Fig. 8 shows the performance in terms of the elapsed time and training time for the proposed DC-PAS. We observe that the elapsed time increases according to the number of terminals as shown in Fig. 8(a). This is because, as the number of terminals increases, the number of output nodes increases linearly, thus resulting in a larger model size and greater complexity. In addition, we further observe that the training time also increases according to the number of samples as shown in Fig. 8(b). This is because a larger number of samples requires a larger amount of data for processing in the training phases.

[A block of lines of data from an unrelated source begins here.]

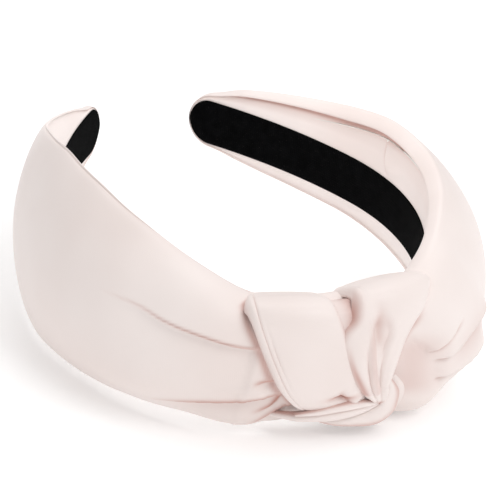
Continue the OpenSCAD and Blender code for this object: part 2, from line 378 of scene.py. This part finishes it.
for node in ("hoop_crown", "hoop_left_arm", "hoop_right_arm"):
    hoop_part = frame["nodes"][node]
    hoop_part.data.materials.clear()
    hoop_part.data.materials.append(PLASTIC)

# ---------------------------------------------------------------- sleeves
# Stations along a sleeve, as rows of run, reach of the upper rim, reach of the lower rim, n of the
# upper rim, n of the lower rim, and how far the front stands out from a line between the rims.
LEFT = [
    [0, 10.6, 23, 1.2, 5, 10.6], [12, 10.4, 24.6, 1.3, 7, 11], [20, 11, 24.2, 1.8, 7.6, 12.4],
    [30, 16.4, 23.8, 2.8, 7.6, 13.8], [46, 25.6, 24.2, 3.4, 6.8, 13.8], [64, 31, 25.2, 3.2, 7, 13.2],
    [84, 32.8, 25, 2.4, 8.5, 10.4], [104, 29.8, 22, 3, 6, 8.4], [120, 25, 19, 3.5, 3.6, 6.6],
    [136, 20, 16.5, 3.6, 2, 5.4], [152, 15.6, 14.2, 2.8, 1.1, 4.8], [164, 12.2, 12, 1.8, 0.8, 4.6],
    [174, 8.6, 9, 1, 0.6, 4.5], [183, 8.4, 8.6, 0.6, 0.6, 4.4],
]
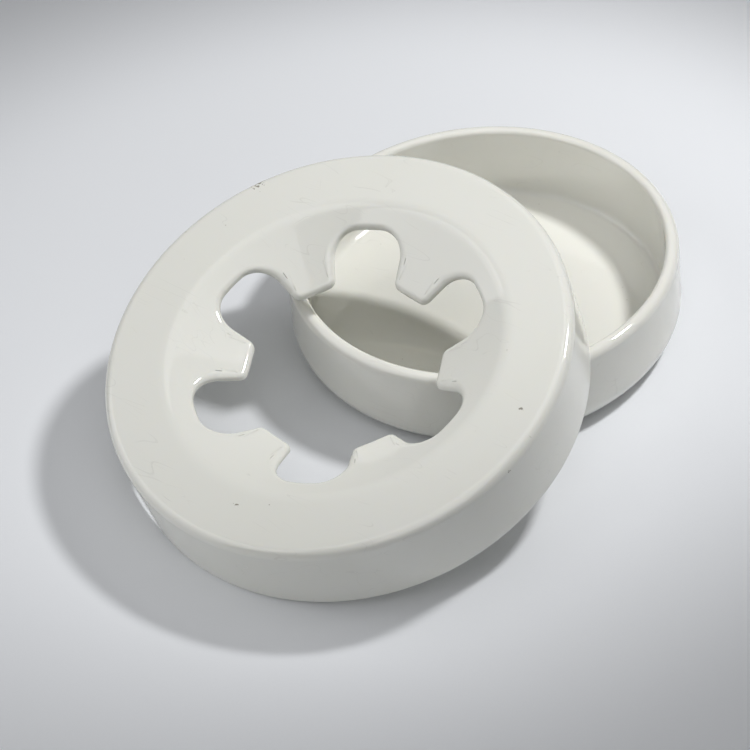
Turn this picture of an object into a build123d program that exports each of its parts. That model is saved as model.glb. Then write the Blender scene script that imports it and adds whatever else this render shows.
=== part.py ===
"""A two-piece table ashtray: a round dish and a loose ring-shaped cover.

The cover is a shallow turned-down cap with a six-lobed opening.  Its six teeth
slope down towards the middle.  Here it leans against the dish: one point of its
skirt stands on the table and two points rest on the rim of the dish.

Millimetres, +Z up.  The origin is the centre of the dish's foot, on the table.
The cover leans along Y: its low side is towards -Y, its high side over the dish.
"""
import os
from math import cos, degrees, hypot, pi, radians, sin, tan

from build123d import *

# ---------------------------------------------------------------- dish
dish_height = 51.0          # table to the top of the rim
dish_rim_radius = 107.5     # outside of the wall, at the rim
dish_base_radius = dish_rim_radius + 1.5    # the same, carried straight to the table
dish_wall = 7.4             # wall thickness at the rim
dish_floor = 6.5            # thickness of the floor
dish_heel_round = 16.5      # the large rounding from the wall to the foot
dish_rim_outer_round = 4.5  # the rim is round: a wide outer shoulder ...
dish_rim_inner_round = dish_wall - dish_rim_outer_round  # ... and a tight inner one
dish_inside_round = 4.0     # wall to floor, inside

# ---------------------------------------------------------------- cover
cover_radius = 125.0        # outside of the skirt at the top
cover_flare = 0.5           # how much wider the skirt is at its lower edge
cover_height = 46.5         # skirt's lower edge to the flat top
cover_wall = 4.0            # the same wall in the top, the skirt and the teeth
cover_edge_round = 5.0      # top to skirt, outside
cover_inside_round = 2.5    # the same corner, inside
skirt_lip_round = 1.4       # rounding of the skirt's lower edge
flat_inner_radius = 91.0    # the flat top ends here and the slope begins
slope_angle = 25.8          # slope of the teeth below the flat, in degrees
slope_blend = 18.0          # radius of the soft bend from the flat to the slope

# ---------------------------------------------------------------- opening
lobe_count = 6
tip_reach = 52.2            # from the axis to the straight end of each tooth
lobe_reach = flat_inner_radius - 11.7       # from the axis to the outer end of a lobe
lobe_mouth_half = 16.8      # half the width of a lobe at its mouth
lobe_end_half = 19.5        # half the width of a lobe near its outer end
lobe_mouth_at = tip_reach   # the two widths are measured at these distances
lobe_end_at = lobe_reach - 7.3
lobe_corner = 13.5          # rounding at the two outer corners of a lobe
tip_corner = 5.0            # rounding at the two corners of a tooth
opening_top_round = 3.3     # soft upper edge all round the opening
opening_low_round = 0.9     # lower edge all round the opening

# ---------------------------------------------------------------- how it leans
cover_offset = 113.5        # dish axis to the middle of the cover's lower edge
cover_turn = -6.0           # a tooth's direction, counted from the low side
lean_gap = 0.3              # clearance between the two pieces where they meet
lean_steps = 720            # points looked at round the cover's lower edge


def rounded_section(corners):
    """A closed half section, right of the axis: (r, z, rounding) for each corner."""
    with BuildSketch(Plane.XZ) as section:
        with BuildLine():
            Polyline(*[(r, z) for r, z, _ in corners], close=True)
        make_face()
        for r, z, rounding in corners:
            if rounding:
                corner = min(section.vertices(), key=lambda v: hypot(v.X - r, v.Y - z))
                fillet(corner, rounding)
    return section.sketch


def make_dish():
    """The dish: foot, heel, wall, rim and floor, turned once round the axis."""
    inner = dish_rim_radius - dish_wall
    section = rounded_section([
        (0, 0, 0),
        (dish_base_radius, 0, dish_heel_round),
        (dish_rim_radius, dish_height, dish_rim_outer_round),
        (inner, dish_height, dish_rim_inner_round),
        (inner, dish_floor, dish_inside_round),
        (0, dish_floor, 0),
    ])
    return revolve(section, Axis.Z, 360)


def make_cover_blank():
    """The cover before its opening is cut: skirt, edge, flat ring and slope."""
    low = cover_radius + cover_flare
    slope = radians(slope_angle)
    under = cover_height - cover_wall
    cut = 0.75 * tip_reach      # the slope is carried in this far, then cut back
    drop = (flat_inner_radius - cut) * tan(slope)
    # the slope's lower face is parallel to its upper one
    knee = flat_inner_radius + cover_wall * tan(slope / 2)
    section = rounded_section([
        (low, 0, skirt_lip_round),
        (cover_radius, cover_height, cover_edge_round),
        (flat_inner_radius, cover_height, slope_blend),
        (cut, cover_height - drop, 0),
        (cut, cover_height - drop - cover_wall / cos(slope), 0),
        (knee, under, slope_blend - cover_wall),
        (cover_radius - cover_wall, under, cover_inside_round),
        (low - cover_wall, 0, skirt_lip_round),
    ])
    return revolve(section, Axis.Z, 360)


def opening_outline():
    """Plan of the opening: a hexagon for the teeth, and a lobe over each corner."""
    spread = (lobe_end_half - lobe_mouth_half) / (lobe_end_at - lobe_mouth_at)

    def flank(y):
        """Half the lobe's width at a distance y from the axis."""
        return lobe_mouth_half + spread * (y - lobe_mouth_at)

    inside, outside = 0.6 * tip_reach, 1.2 * lobe_reach
    with BuildSketch() as plan:
        with BuildSketch(mode=Mode.PRIVATE) as lobe:
            with BuildLine():
                Polyline(
                    (-flank(inside), inside), (flank(inside), inside),
                    (flank(outside), outside), (-flank(outside), outside), close=True,
                )
            make_face()
            Circle(lobe_reach, mode=Mode.INTERSECT)
            outer = [v for v in lobe.vertices() if v.Y > lobe_end_at - lobe_corner]
            fillet(outer, lobe_corner)
        with PolarLocations(0, lobe_count):
            add(lobe.sketch.rotate(Axis.Z, -90))
        RegularPolygon(tip_reach / cos(pi / lobe_count), lobe_count, rotation=0)
        corners = [v for v in plan.vertices()
                   if hypot(v.X, v.Y) < (tip_reach + lobe_end_at) / 2]
        fillet(corners, tip_corner)
    return plan.sketch


def opening_edges(cover, depth):
    """The edges round the opening that lie this far below the slope's upper face."""
    found = []
    for edge in cover.edges():
        point = edge @ 0.5
        r = hypot(point.X, point.Y)
        slope_z = cover_height - (flat_inner_radius - r) * tan(radians(slope_angle))
        if r < lobe_reach + 1 and abs(slope_z - point.Z - depth) < cover_wall / 20:
            found.append(edge)
    return found


def make_cover():
    """The cover upright: the middle of its lower edge at 0, one tooth along -Y."""
    cover = make_cover_blank() - extrude(opening_outline(), cover_height + 1)
    cover = fillet(opening_edges(cover, 0), opening_top_round)
    upright_wall = cover_wall / cos(radians(slope_angle))
    return fillet(opening_edges(cover, upright_wall), opening_low_round)


def rim_gap(x, y, z):
    """Distance from a point to the round top of the dish's rim."""
    crest = dish_rim_radius - dish_rim_outer_round
    r = hypot(x, y)
    ball = dish_rim_outer_round if r > crest else dish_rim_inner_round
    return hypot(r - crest, z - (dish_height - ball)) - ball


def foot_height(lean):
    """Height of the middle of the cover's lower edge when its low side is on the table."""
    bead = cover_radius + cover_flare - skirt_lip_round
    return skirt_lip_round * (1 - cos(lean)) + bead * sin(lean)


def lip_gap(lean):
    """Least distance from the cover's rounded lower edge to the rim, lean in radians."""
    base = cover_radius + cover_flare
    gaps = []
    for bead in (base - skirt_lip_round, base - cover_wall + skirt_lip_round):
        for step in range(lean_steps):
            a = 2 * pi * step / lean_steps
            x = bead * cos(a)
            y = bead * sin(a) * cos(lean) - skirt_lip_round * sin(lean) - cover_offset
            z = bead * sin(a) * sin(lean) + skirt_lip_round * cos(lean) + foot_height(lean)
            gaps.append(rim_gap(x, y, z) - skirt_lip_round)
    return min(gaps)


def find_lean():
    """The cover is let down from steep until it clears the rim by only lean_gap."""
    high = radians(60)
    while lip_gap(high - radians(1)) > lean_gap:
        high -= radians(1)
    low = high - radians(1)
    for _ in range(30):
        middle = (low + high) / 2
        if lip_gap(middle) < lean_gap:
            low = middle
        else:
            high = middle
    return high


dish = make_dish()
lean = find_lean()
cover = (
    Pos(0, -cover_offset, foot_height(lean))
    * Rot(degrees(lean), 0, 0)
    * Rot(0, 0, cover_turn)
    * make_cover()
)

parts = {"dish": dish, "cover": cover}
os.makedirs("parts", exist_ok=True)
for name, solid in parts.items():
    solid.label = name
    export_step(solid, f"parts/{name}.step")
    box = solid.bounding_box()
    print(name, f"{solid.volume / 1000:.1f} cm3", tuple(box.min), tuple(box.max))
print(f"lean {degrees(lean):.3f} degrees, cover centre {foot_height(lean):.3f} mm up")
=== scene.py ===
# %% [markdown]
# # A two-piece table ashtray in moulded melamine
#
# The object is two loose pieces: a round dish, and a ring-shaped cover that leans
# on it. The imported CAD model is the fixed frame, and says where each piece is.
# Blender makes the surfaces smooth enough for a glossy finish, adds the finish
# itself, and sets up a floor, lights and a camera. First the frame is loaded, and
# its box is kept, because the finished pieces have to fill the same box.

# %% Load the frame
import math

import bpy
import numpy as np
from mathutils import Matrix, Vector


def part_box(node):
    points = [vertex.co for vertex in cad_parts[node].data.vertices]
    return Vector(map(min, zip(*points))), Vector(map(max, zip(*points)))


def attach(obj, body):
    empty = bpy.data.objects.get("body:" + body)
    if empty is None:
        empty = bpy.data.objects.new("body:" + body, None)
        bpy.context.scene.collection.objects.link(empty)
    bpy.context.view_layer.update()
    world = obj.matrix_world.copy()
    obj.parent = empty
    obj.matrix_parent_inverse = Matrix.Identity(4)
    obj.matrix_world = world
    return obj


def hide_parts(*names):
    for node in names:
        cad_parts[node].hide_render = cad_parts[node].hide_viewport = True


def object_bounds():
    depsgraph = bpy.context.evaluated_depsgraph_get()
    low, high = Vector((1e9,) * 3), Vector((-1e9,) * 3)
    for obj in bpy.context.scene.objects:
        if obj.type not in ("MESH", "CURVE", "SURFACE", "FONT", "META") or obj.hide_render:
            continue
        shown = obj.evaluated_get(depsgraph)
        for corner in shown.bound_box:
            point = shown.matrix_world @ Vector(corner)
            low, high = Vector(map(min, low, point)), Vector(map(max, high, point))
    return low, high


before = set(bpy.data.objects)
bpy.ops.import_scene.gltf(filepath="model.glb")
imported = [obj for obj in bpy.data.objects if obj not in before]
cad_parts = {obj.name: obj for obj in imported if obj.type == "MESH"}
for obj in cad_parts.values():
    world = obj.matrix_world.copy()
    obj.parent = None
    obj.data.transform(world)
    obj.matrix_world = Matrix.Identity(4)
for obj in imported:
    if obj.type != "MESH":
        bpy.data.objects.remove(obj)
cad_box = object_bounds()
MM = 0.001
CM3 = 0.001                  # one cubic millimetre, in cubic centimetres
print("CAD box in mm:", [[round(v / MM, 2) for v in corner] for corner in cad_box])

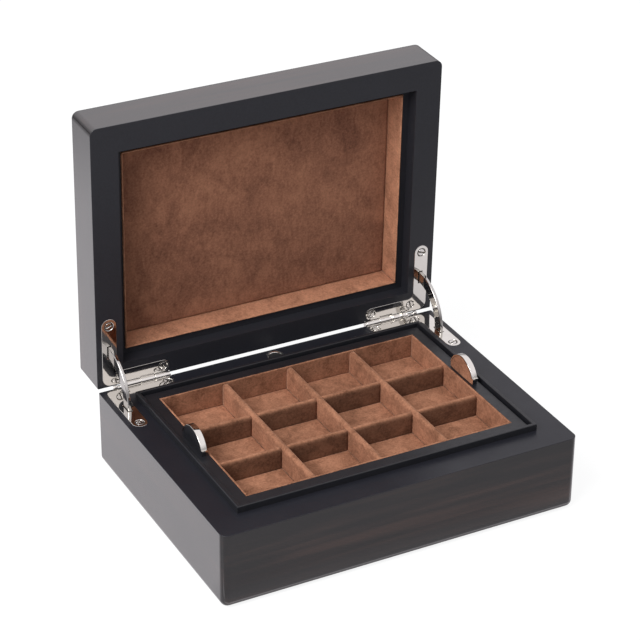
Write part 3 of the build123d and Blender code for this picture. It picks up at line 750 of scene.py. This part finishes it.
def stay_outline():
    """The quadrant: two arcs about the pin, joined at each end by a rounded edge."""
    r = STAY_END_RADIUS
    far = STAY_OUTER - r
    near = STAY_INNER + r
    far_turn = math.degrees(math.asin(r / far))
    near_turn = math.degrees(math.asin(r / near))

    def at(radius, angle):
        return (radius * math.cos(math.radians(angle)), radius * math.sin(math.radians(angle)))

    first, last = STAY_FIRST, STAY_LAST
    points = arc((0, 0), STAY_OUTER, first + far_turn, last - far_turn, 60)
    points += arc(at(far, last - far_turn), r, last - far_turn, last + 90, 8)[1:]
    points += arc(at(near, last - near_turn), r, last + 90, last + 180 - near_turn, 8)
    points += arc((0, 0), STAY_INNER, last - near_turn, first + near_turn, 50)[1:]
    points += arc(at(near, first + near_turn), r, first + 180 + near_turn, first + 270, 8)[1:]
    points += arc(at(far, first + far_turn), r, first - 90, first + far_turn, 8)[:-1]
    return points


for hand, sign in HANDS:
    turned = handed(sign)
    nickel_pieces = (
        ("hinge_base_leaf", leaf_meshes(BASE_KNUCKLES, turned), "base", "base_hinge_leaf"),
        ("hinge_lid_leaf", leaf_meshes(LID_KNUCKLES, TO_LID @ turned), "lid", "lid_hinge_leaf"),
        ("barrel_pin", [pin_mesh(turned)], "base", "hinge_pin"),
    )
    for name, meshes, body, node in nickel_pieces:
        joined(f"{name}_{hand}", meshes, polished_nickel, body, f"{node}_{hand}")
    stay_place = turned @ side_on(LEAF_SIDE_X - STAY_THICKNESS / 2, PIN.y, PIN.z)
    stay = plate(stay_outline(), [], 0, STAY_THICKNESS, STAY_BEVEL, stay_place, steps=5)
    joined(f"quadrant_stay_{hand}", [stay], shaded_stay_nickel, f"stay_{hand}", f"stay_{hand}")


def screws(name, place, body, node):
    """The six screws of a body; their cones and slot floors are dark, painted shade in the slots and in the
    ring round each head.
    """
    heads, shanks = [], []
    for hand, sign in HANDS:
        more_heads, more_shanks = screw_meshes(place @ handed(sign))
        heads += more_heads
        shanks += more_shanks
    bright = sum(len(mesh.polygons) for mesh in heads)
    made = joined(name, heads + shanks, screw_nickel, body, node)
    made.data.materials.append(shaded_screw_nickel)
    for face in made.data.polygons[bright:]:
        face.material_index = 1


screws("base_screws", Matrix(), "base", "base_leaf_screws")
screws("lid_screws", TO_LID, "lid", "lid_leaf_screws")


def stud_ring():
    """The stud's ring: a bevel round its mouth, and a floor that slopes in to the dark core."""
    low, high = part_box("rim_stud_ring")
    centre = (low + high) / 2
    top = high.z - low.z
    profile = (
        (STUD_INNER, 0),
        (STUD_RADIUS, 0),
        (STUD_RADIUS, top - STUD_EDGE),
        (STUD_RADIUS - STUD_EDGE, top),
        (STUD_RADIUS - STUD_FLAT, top),
        (STUD_RADIUS - STUD_MOUTH, top - STUD_MOUTH_DROP),
        (STUD_INNER, top - STUD_FLOOR_DROP),
        (STUD_INNER, 0),
    )
    return lathe(profile, Matrix.Translation((centre.x, centre.y, low.z)), 64)


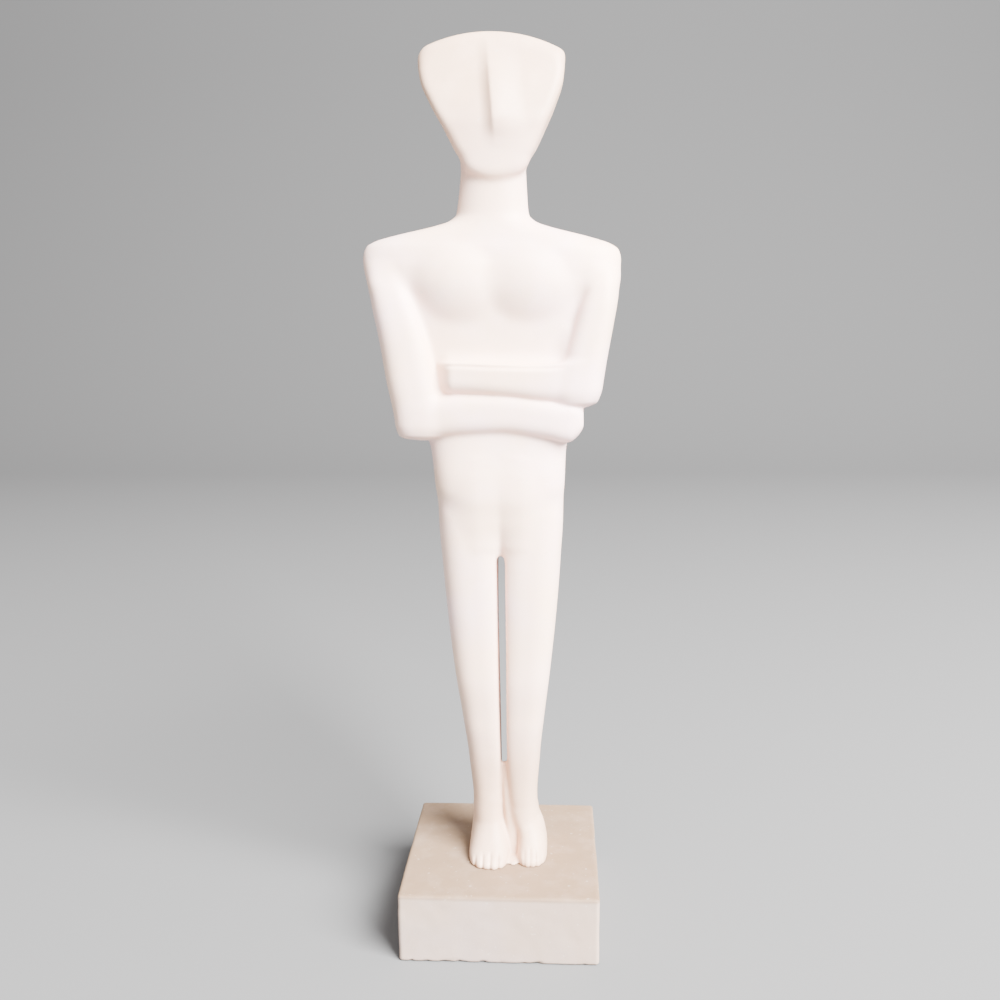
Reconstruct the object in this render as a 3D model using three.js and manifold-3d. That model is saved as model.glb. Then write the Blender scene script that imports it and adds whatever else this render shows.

Fig. 8. Performance analysis (a) elapsed time of the suggested DC-PAS, (b) training time

5. Conclusion

We have proposed a DC-PAS in order to reduce the difficulty of applying a deep-learning-based scheme to a high-user-density nature because of the factorial increase in both input features and output layers. Specifically, the input and labels are considered as the users’ positions in all the cells and the pilot allocations, respectively. The pre-trained optimal pilot allocations with the given users’ positions are provided through a mathematical calculation for a high-user-density as the training data set, and a near-optimal pilot assignment is returned from analyzing the data set. The obtained results demonstrate that our proposed DC-PAS realizes an nearly 98% performance with low complexity and requiring a computing time of only 0.842 ms. In the future, in order to reduce the load changes and change the minimum pilot assignment, the current work can be expanded by utilizing reinforcement learning considering the previous state.